If you've seen Netflix's series Street Food you'll be somewhat familiar with Jek Pui, the famous khao kaeng curry rice cart in Bangkok's Chinatown.
The rickety plastic stools of Jek Pui that once lined up along a background of faded Sino-Thai green shutters stood as one of the most photographed street food vendors in Bangkok, but for reasons I still don't understand it's not visited all that often by foreigners.
This culinary institution has been a staple of the district for over 50 years and while they have been moved from their iconic spot (their red stalls are now dotted along the alleyway behind) their curries are just as good as they always were.
Jek Pui isn't a place to linger over your food. If you have to queue, it won't be for long. Nab one of the red plastic stools and you'll quickly be asked for your order. If you're not sure, take a look in one of the large cauldrons and take your pick and your food will be delivered to eat on your lap. When you're done, the etiquette is to move on quickly for others.

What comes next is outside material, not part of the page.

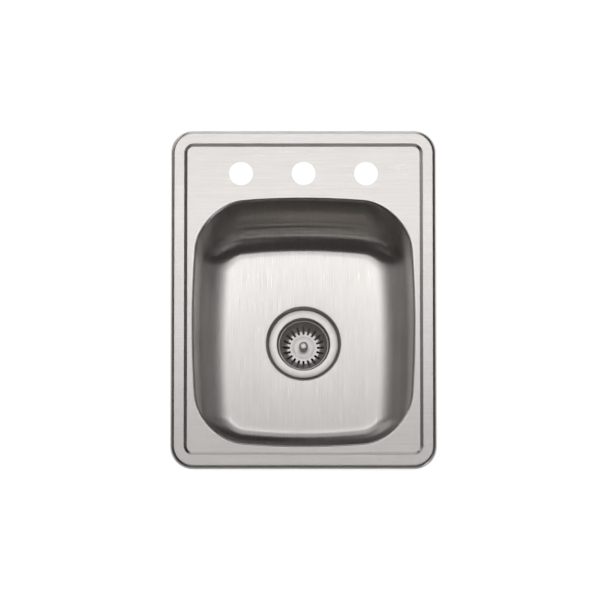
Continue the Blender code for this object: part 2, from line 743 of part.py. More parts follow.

It sounds like it has all the hallmarks of a place you don't want to visit - uncomfortable seating, no tables, brisk service, queues in peak hours. But trust me when I say, it's worth it. Jek Pui has refined their curries over the decades and there's a reason that they're full between the mid-afternoon and when they close.
They are famously good value, another reason for their popularity locally. Most of the dishes cost just 40 THB (around US $1.20), though you can ask for piset, meaning special or large for 20 THB more. And it's easier than ever to reach with the newly opened Wat Mangkon MRT Station just a few streets away.